Bei der Zusammenarbeit geht es in einem ersten Schritt um eine gemeinsame Bedrohungsanalyse. Im Juni kommenden Jahres sollen auf dem nächsten Treffen der Verteidigungsminister von Nato und Russland die Möglichkeiten der Zusammenarbeit weiter ausgelotet werden.

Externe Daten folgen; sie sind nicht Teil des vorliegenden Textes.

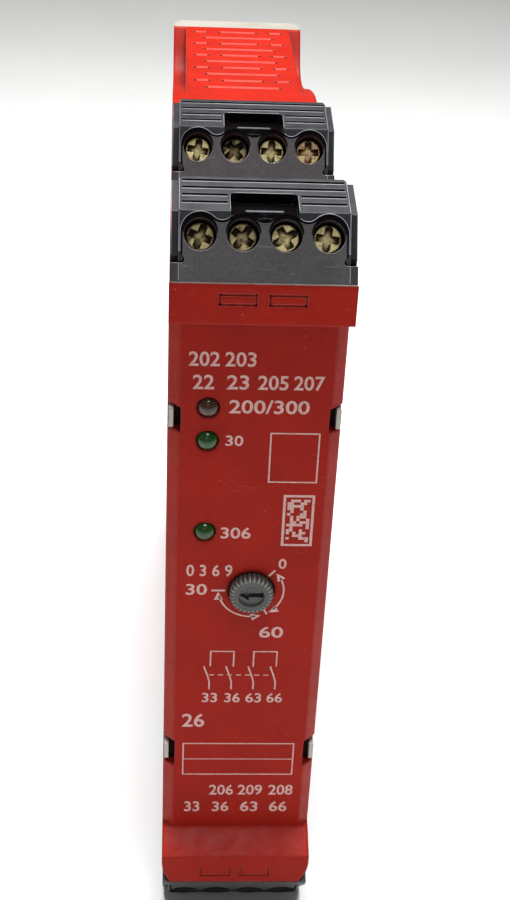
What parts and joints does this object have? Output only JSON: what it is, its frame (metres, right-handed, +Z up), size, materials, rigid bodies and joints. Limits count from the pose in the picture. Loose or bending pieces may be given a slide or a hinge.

Neben der Raketenabwehr einigten sich Nato und Russland zudem auf eine engere Zusammenarbeit beim Thema Afghanistan. So will Russland seine Transitwege für die Verbündeten öffnen und den Transport sogenannter nichttödlicher Güter gestatten. Damit können jetzt auch gepanzerte Fahrzeuge auf dem Schienenweg Russland passieren. Zudem soll es nicht nur um den Transport nach Afghanistan gehen, sondern auch um den Rücktransport durch Russland. Damit verfügt die Nato erstmals über eine kostengünstige Alternative zum teuren Lufttransport.

Kooperation bei Drogenbekämpfung

Ferner wollen die Nato und Russland auch auf dem Feld der Drogenbekämpfung enger zusammenarbeiten und mehr gemeinsam zum Schutz der internationalen Handelswege gegen Piraten unternehmen. Schließlich sollen nächste Schritte zur Unterbindung einer Weiterverbreitung von Massenvernichtungswaffen unternommen werden. "Ich glaube, dieses Treffen war ein echter Wendepunkt", sagte der Generalsekretär. Medwedjew fügte hinzu: "Es ist ein wirklich historisches Ereignis."

Medwedjew kann sich nach eigenen Worten sogar eine sehr viel engere Zusammenarbeit mit der Nato vorstellen, schließt eine Mitgliedschaft in der Allianz zum jetzigen Zeitpunkt aber aus. "Derzeit kann ich keine Umstände sehen, unter denen wir der Nato beitreten könnten", sagte Medwedjew. Sollte sich die Nato aber stark verändern, stelle sich die Frage nach einer engeren Zusammenarbeit. "Die Diskussion darüber wäre möglich", sagte der russische Präsident.